# REQUIREMENTS
Reproduce only this span: the line containing "const leftRow = cutEdgeFromRoot", the line containing "obj.parent = empty", and every line between them, all exactly as given.

# RECORDS FOR PROCESSING

——————————

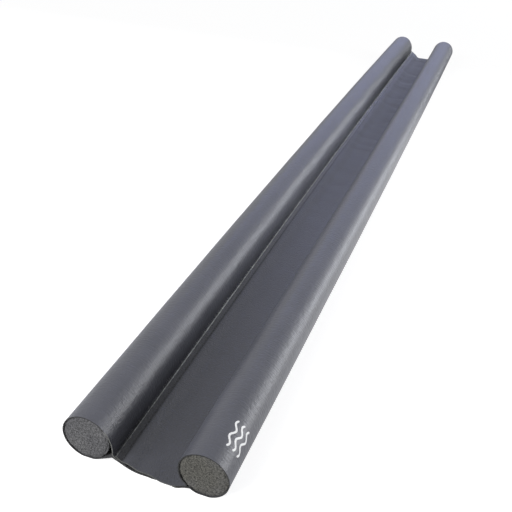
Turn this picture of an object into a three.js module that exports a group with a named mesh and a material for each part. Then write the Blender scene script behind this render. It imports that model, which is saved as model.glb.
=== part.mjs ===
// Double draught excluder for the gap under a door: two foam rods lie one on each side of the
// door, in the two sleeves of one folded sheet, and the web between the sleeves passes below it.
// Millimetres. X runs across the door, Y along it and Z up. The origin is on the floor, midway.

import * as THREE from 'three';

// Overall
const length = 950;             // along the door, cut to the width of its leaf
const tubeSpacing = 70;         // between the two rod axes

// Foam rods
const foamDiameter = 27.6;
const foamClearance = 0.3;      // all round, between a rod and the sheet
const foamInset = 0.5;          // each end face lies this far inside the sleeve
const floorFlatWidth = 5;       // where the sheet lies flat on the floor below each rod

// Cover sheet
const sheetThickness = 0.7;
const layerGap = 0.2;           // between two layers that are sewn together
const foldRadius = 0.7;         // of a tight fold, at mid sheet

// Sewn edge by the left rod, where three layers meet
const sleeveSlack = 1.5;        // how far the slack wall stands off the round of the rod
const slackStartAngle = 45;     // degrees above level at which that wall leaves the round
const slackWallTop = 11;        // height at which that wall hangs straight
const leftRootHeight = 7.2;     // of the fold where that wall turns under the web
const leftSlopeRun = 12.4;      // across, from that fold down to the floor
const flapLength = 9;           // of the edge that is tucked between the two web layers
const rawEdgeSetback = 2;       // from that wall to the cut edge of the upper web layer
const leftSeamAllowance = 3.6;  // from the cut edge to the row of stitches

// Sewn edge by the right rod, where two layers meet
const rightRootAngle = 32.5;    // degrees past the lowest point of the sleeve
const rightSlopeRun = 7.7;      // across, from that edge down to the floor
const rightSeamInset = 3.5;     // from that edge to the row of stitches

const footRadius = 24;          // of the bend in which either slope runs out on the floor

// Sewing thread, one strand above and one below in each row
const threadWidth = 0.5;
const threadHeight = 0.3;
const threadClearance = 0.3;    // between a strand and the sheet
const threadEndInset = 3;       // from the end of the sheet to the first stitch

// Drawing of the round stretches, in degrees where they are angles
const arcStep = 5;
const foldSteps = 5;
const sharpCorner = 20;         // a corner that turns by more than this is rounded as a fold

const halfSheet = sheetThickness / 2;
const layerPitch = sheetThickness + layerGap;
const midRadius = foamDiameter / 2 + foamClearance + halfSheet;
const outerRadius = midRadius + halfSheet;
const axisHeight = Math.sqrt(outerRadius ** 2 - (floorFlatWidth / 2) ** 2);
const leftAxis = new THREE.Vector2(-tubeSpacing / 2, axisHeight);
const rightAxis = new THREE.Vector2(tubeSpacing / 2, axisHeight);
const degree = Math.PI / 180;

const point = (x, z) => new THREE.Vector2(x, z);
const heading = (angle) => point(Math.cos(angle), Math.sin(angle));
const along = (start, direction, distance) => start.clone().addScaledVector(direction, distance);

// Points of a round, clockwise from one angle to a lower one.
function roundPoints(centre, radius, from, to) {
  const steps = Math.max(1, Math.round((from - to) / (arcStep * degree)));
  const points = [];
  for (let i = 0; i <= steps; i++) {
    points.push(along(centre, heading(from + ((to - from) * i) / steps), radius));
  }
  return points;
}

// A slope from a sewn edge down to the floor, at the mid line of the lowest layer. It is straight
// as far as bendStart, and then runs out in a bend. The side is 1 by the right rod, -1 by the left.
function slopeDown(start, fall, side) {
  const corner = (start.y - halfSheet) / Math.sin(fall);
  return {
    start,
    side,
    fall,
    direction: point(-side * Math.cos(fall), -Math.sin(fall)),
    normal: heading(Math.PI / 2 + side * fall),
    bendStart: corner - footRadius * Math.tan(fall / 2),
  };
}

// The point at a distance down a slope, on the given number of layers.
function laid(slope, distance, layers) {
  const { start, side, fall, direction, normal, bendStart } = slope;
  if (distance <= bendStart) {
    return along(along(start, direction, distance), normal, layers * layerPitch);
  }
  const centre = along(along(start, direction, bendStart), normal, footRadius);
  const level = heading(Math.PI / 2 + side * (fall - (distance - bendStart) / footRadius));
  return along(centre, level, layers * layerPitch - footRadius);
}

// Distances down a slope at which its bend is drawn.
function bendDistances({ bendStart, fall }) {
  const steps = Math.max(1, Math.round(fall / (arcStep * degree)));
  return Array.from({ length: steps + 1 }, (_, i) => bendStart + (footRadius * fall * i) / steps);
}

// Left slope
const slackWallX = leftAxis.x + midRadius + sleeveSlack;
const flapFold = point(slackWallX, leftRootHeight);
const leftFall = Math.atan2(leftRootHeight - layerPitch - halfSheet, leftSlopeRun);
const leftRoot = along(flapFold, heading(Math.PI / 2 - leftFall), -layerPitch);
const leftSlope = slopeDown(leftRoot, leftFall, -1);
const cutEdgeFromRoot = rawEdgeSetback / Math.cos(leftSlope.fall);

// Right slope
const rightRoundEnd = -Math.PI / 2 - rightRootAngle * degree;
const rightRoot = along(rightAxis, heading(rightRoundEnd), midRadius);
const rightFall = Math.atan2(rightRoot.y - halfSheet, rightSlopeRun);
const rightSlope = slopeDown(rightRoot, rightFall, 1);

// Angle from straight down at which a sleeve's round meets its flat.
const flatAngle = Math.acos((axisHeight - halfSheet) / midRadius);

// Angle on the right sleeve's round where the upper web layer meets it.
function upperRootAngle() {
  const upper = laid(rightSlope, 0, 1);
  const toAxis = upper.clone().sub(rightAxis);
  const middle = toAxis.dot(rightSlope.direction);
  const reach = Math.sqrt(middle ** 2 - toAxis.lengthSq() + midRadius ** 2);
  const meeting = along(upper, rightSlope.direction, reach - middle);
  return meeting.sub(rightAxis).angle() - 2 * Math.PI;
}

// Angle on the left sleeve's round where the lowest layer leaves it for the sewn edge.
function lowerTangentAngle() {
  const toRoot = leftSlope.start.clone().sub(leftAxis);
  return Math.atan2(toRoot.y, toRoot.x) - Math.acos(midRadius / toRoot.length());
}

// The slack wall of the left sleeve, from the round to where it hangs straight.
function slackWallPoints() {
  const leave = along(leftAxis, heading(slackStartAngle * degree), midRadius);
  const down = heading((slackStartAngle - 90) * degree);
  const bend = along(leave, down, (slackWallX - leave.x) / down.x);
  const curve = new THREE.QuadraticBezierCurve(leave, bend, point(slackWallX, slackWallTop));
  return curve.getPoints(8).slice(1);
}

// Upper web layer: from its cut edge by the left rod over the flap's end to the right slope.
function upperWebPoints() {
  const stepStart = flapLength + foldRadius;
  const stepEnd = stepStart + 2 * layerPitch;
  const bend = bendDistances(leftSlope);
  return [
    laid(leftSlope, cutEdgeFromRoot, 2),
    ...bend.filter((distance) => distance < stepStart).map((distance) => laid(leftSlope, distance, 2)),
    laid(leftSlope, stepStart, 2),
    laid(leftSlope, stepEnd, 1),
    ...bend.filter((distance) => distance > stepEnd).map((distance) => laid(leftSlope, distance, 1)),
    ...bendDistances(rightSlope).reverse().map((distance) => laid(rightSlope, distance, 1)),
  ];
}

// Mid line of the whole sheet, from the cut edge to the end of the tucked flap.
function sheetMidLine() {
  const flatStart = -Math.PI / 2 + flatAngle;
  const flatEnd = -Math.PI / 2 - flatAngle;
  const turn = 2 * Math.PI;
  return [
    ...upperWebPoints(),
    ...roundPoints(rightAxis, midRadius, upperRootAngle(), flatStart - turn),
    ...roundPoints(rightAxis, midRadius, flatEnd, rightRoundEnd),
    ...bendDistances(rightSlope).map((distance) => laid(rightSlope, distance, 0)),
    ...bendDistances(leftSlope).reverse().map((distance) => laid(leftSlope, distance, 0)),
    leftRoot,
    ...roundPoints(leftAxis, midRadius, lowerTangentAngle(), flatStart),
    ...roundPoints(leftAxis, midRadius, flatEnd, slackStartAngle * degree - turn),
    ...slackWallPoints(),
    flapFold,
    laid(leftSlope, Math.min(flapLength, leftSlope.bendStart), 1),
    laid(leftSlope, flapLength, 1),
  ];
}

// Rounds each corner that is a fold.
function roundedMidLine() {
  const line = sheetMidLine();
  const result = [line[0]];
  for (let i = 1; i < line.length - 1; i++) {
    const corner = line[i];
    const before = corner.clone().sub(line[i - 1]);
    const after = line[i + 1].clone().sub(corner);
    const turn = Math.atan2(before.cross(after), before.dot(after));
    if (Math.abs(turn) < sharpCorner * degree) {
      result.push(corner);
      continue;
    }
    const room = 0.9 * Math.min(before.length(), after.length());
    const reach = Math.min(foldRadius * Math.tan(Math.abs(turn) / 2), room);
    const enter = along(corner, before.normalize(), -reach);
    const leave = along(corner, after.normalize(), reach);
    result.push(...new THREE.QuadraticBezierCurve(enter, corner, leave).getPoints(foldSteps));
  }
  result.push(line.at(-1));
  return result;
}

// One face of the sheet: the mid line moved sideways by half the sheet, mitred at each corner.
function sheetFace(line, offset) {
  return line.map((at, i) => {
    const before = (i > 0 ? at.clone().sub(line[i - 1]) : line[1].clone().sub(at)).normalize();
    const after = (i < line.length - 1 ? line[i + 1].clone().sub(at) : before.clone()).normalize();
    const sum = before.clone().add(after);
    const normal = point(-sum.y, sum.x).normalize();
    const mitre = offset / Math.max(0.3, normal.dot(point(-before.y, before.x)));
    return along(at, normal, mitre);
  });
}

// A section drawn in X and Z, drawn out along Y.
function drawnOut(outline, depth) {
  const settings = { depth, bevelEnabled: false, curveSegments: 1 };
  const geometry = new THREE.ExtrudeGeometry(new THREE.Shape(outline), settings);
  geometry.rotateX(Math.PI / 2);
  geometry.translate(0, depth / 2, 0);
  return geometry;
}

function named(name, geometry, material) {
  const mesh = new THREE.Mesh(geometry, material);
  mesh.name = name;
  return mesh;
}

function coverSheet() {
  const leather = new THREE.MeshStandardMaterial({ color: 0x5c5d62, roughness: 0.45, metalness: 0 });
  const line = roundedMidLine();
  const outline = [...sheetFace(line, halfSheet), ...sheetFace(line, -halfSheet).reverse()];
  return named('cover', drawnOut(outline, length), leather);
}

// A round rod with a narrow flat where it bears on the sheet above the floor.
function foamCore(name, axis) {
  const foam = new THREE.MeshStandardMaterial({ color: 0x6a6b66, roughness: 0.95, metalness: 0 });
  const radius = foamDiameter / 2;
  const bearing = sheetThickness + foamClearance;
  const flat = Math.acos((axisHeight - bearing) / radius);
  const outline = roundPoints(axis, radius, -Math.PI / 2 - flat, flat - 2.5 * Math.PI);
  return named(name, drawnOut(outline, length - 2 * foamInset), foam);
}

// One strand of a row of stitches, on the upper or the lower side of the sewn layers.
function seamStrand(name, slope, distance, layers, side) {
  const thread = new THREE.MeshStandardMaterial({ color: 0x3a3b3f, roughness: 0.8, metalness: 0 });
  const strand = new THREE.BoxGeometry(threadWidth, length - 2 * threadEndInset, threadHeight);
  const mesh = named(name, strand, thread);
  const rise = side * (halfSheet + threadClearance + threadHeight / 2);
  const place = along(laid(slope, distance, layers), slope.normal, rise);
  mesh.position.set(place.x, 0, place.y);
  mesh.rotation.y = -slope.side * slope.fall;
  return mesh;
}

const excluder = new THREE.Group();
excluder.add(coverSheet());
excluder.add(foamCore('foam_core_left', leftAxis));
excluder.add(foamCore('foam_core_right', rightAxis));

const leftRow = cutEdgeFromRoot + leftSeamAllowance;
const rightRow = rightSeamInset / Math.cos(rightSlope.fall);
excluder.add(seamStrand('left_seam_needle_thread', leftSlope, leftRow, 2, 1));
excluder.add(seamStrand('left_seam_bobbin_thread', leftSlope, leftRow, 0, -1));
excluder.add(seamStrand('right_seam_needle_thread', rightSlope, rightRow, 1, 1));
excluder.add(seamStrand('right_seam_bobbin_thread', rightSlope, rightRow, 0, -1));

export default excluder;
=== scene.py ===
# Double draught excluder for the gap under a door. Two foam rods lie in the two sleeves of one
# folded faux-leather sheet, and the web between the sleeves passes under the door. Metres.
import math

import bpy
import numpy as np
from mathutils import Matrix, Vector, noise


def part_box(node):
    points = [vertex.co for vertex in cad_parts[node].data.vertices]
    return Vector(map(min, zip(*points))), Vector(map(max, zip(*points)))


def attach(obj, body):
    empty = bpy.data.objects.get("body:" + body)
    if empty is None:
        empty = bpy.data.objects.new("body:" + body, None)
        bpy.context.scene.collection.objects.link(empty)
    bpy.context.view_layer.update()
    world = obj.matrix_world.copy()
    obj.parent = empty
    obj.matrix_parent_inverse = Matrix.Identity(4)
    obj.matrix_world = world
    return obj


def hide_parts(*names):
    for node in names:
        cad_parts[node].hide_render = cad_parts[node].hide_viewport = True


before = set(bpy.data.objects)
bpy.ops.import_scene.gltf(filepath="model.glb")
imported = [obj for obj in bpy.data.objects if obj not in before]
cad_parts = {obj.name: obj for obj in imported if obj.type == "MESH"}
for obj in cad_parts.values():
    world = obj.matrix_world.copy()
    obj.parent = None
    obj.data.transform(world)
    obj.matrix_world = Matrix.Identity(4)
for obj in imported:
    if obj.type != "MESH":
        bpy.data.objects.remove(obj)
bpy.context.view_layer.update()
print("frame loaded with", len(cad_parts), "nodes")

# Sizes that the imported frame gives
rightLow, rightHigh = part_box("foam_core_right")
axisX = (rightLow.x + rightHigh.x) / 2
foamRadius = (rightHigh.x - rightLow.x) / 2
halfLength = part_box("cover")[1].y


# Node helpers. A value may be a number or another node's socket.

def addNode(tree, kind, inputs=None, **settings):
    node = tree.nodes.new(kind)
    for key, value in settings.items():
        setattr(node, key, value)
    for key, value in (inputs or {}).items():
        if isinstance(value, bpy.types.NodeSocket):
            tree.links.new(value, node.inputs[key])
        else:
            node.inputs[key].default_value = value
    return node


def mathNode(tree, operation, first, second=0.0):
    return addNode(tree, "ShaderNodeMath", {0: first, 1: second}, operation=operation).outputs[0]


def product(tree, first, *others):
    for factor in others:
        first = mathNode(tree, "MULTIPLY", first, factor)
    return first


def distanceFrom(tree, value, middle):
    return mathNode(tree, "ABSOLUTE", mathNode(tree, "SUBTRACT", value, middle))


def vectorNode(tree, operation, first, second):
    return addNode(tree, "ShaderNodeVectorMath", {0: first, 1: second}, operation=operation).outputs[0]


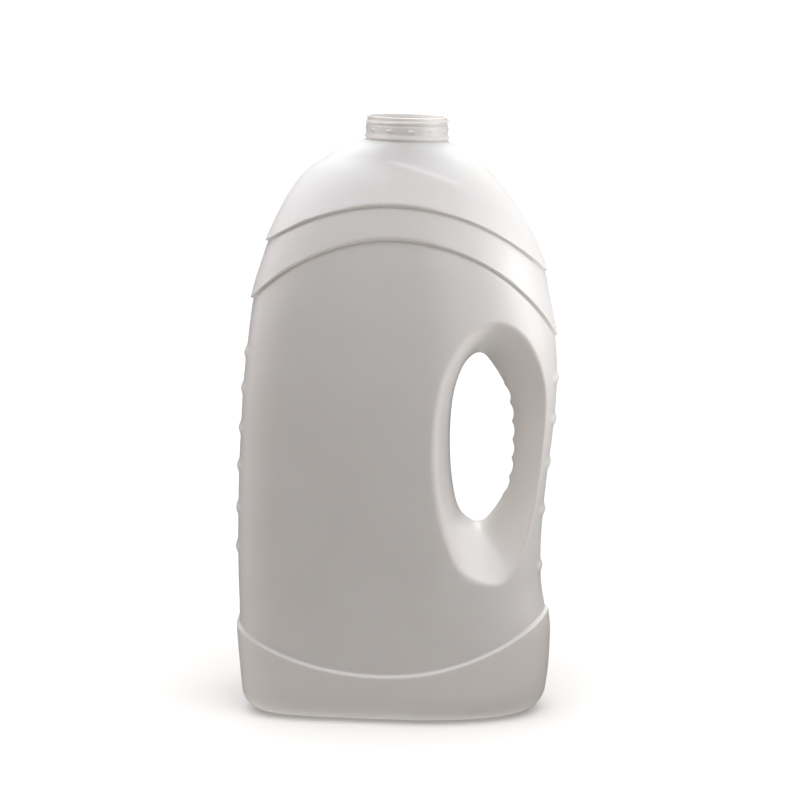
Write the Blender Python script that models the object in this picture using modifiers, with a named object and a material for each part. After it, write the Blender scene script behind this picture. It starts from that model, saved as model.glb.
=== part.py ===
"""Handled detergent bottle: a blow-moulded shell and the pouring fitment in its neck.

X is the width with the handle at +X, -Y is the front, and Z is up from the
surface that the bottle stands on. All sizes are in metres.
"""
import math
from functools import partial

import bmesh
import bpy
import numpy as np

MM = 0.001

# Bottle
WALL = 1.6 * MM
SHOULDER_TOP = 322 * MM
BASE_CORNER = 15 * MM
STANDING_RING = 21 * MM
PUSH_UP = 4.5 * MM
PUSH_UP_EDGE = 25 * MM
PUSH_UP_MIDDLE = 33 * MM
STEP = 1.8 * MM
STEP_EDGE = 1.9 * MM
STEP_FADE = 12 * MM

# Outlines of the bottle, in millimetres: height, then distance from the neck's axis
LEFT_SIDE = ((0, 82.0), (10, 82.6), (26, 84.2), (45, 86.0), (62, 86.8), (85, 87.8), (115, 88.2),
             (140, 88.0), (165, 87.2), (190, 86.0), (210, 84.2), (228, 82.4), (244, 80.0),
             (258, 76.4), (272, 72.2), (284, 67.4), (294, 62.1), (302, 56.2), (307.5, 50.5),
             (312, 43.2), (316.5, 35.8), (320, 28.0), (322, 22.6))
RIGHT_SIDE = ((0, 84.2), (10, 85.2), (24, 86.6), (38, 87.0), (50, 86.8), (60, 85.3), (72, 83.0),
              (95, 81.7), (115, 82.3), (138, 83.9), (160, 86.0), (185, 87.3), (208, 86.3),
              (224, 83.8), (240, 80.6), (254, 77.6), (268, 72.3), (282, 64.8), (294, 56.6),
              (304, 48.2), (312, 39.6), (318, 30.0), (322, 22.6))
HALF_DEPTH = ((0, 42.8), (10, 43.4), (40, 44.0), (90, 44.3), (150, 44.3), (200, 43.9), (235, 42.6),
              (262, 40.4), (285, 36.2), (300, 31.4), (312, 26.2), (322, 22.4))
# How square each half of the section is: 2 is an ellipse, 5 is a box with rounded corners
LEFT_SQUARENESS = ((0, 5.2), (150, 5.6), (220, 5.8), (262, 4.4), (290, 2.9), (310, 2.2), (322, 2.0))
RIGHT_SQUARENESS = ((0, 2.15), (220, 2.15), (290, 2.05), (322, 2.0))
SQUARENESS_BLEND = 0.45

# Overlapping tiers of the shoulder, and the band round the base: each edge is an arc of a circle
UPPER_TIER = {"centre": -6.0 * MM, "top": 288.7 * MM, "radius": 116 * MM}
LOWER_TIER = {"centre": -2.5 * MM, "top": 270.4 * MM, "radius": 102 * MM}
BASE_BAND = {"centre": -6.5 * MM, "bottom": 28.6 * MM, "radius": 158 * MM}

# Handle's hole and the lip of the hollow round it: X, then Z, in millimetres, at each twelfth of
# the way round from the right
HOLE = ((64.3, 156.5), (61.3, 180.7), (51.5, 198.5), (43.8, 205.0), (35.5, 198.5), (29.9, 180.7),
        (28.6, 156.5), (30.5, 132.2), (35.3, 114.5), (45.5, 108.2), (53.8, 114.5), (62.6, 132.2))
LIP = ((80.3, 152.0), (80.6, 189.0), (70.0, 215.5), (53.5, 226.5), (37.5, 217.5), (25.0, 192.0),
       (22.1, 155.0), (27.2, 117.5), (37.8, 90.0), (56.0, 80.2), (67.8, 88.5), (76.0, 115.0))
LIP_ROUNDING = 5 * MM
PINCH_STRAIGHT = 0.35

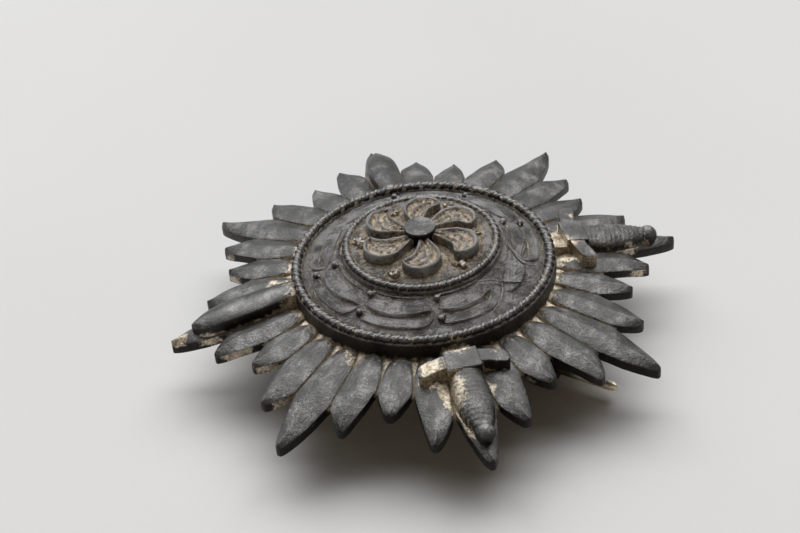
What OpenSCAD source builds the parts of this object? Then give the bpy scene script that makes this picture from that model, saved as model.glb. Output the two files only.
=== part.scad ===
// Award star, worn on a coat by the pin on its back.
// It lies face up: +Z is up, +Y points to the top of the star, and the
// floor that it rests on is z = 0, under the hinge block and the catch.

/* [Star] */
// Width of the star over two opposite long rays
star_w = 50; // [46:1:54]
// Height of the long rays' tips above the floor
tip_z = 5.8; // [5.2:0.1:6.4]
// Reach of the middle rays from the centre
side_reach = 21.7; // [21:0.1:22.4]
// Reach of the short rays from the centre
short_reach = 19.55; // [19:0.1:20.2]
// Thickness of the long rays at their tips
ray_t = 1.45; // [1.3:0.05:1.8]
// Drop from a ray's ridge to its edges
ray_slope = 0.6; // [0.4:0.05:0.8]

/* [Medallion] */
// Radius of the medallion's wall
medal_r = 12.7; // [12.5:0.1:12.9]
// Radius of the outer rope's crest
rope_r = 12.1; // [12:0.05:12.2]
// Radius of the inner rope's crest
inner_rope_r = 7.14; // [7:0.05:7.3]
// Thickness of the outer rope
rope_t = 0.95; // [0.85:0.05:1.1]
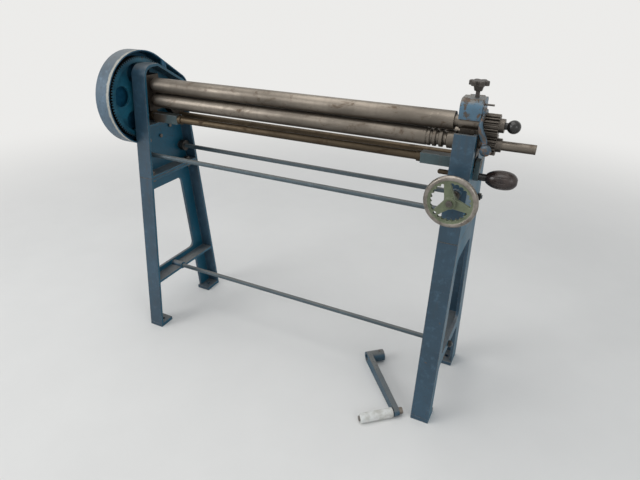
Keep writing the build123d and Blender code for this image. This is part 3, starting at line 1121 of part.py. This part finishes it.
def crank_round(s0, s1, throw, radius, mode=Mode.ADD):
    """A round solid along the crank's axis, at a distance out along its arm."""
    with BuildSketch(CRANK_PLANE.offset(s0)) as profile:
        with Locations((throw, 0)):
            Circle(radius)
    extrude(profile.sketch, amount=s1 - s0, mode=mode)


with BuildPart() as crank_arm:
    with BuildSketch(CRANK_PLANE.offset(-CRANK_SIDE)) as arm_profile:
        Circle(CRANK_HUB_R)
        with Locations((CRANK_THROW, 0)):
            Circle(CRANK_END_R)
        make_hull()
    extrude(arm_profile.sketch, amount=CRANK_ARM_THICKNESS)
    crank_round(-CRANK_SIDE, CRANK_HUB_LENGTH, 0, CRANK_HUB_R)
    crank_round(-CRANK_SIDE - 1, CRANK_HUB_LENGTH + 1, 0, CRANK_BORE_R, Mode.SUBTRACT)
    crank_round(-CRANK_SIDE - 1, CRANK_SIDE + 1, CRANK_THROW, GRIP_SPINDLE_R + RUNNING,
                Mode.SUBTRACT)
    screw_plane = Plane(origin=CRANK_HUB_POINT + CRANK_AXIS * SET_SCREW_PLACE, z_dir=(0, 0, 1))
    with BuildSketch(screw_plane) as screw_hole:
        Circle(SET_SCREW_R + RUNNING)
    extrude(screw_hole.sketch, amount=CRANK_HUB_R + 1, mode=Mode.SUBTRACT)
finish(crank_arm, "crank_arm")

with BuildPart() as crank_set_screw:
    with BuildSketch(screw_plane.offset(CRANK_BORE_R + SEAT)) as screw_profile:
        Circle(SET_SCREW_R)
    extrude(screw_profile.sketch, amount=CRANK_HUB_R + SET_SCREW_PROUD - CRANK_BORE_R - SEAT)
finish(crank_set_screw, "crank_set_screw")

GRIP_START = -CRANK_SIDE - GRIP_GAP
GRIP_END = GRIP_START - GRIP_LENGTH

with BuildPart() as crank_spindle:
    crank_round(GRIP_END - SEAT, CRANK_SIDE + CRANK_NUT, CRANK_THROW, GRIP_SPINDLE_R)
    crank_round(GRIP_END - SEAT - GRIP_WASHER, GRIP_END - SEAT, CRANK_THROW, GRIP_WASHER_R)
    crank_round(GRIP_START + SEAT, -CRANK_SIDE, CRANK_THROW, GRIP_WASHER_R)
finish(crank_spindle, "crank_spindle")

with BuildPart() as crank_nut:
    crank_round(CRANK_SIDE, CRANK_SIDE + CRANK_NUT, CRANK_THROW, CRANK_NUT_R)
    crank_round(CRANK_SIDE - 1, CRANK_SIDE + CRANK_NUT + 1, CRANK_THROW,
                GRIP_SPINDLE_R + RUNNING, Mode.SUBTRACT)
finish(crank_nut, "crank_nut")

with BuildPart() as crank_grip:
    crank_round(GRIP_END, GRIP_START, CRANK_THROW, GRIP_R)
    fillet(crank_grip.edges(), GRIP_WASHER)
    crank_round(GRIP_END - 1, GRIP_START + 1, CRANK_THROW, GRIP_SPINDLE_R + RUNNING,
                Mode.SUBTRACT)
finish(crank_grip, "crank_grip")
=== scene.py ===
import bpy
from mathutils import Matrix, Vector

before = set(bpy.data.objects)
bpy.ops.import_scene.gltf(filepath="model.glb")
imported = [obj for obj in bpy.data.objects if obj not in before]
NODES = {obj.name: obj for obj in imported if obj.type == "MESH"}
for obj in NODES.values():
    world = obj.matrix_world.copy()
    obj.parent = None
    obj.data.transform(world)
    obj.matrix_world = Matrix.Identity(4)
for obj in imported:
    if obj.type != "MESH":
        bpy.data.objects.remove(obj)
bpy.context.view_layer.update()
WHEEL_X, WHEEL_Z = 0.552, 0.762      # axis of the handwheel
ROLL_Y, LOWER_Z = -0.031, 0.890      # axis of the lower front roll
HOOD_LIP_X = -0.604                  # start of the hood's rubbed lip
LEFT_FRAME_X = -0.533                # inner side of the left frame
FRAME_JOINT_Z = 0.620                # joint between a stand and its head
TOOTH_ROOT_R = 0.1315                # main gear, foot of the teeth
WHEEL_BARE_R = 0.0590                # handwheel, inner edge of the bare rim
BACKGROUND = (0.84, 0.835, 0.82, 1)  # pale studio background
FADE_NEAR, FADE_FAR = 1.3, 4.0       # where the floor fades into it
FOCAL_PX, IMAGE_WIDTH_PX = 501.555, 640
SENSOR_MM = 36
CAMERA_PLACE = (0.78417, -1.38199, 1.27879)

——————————

# THE SOLUTION
const leftRow = cutEdgeFromRoot + leftSeamAllowance;
const rightRow = rightSeamInset / Math.cos(rightSlope.fall);
excluder.add(seamStrand('left_seam_needle_thread', leftSlope, leftRow, 2, 1));
excluder.add(seamStrand('left_seam_bobbin_thread', leftSlope, leftRow, 0, -1));
excluder.add(seamStrand('right_seam_needle_thread', rightSlope, rightRow, 1, 1));
excluder.add(seamStrand('right_seam_bobbin_thread', rightSlope, rightRow, 0, -1));

export default excluder;
=== scene.py ===
# Double draught excluder for the gap under a door. Two foam rods lie in the two sleeves of one
# folded faux-leather sheet, and the web between the sleeves passes under the door. Metres.
import math

import bpy
import numpy as np
from mathutils import Matrix, Vector, noise


def part_box(node):
    points = [vertex.co for vertex in cad_parts[node].data.vertices]
    return Vector(map(min, zip(*points))), Vector(map(max, zip(*points)))


def attach(obj, body):
    empty = bpy.data.objects.get("body:" + body)
    if empty is None:
        empty = bpy.data.objects.new("body:" + body, None)
        bpy.context.scene.collection.objects.link(empty)
    bpy.context.view_layer.update()
    world = obj.matrix_world.copy()
    obj.parent = empty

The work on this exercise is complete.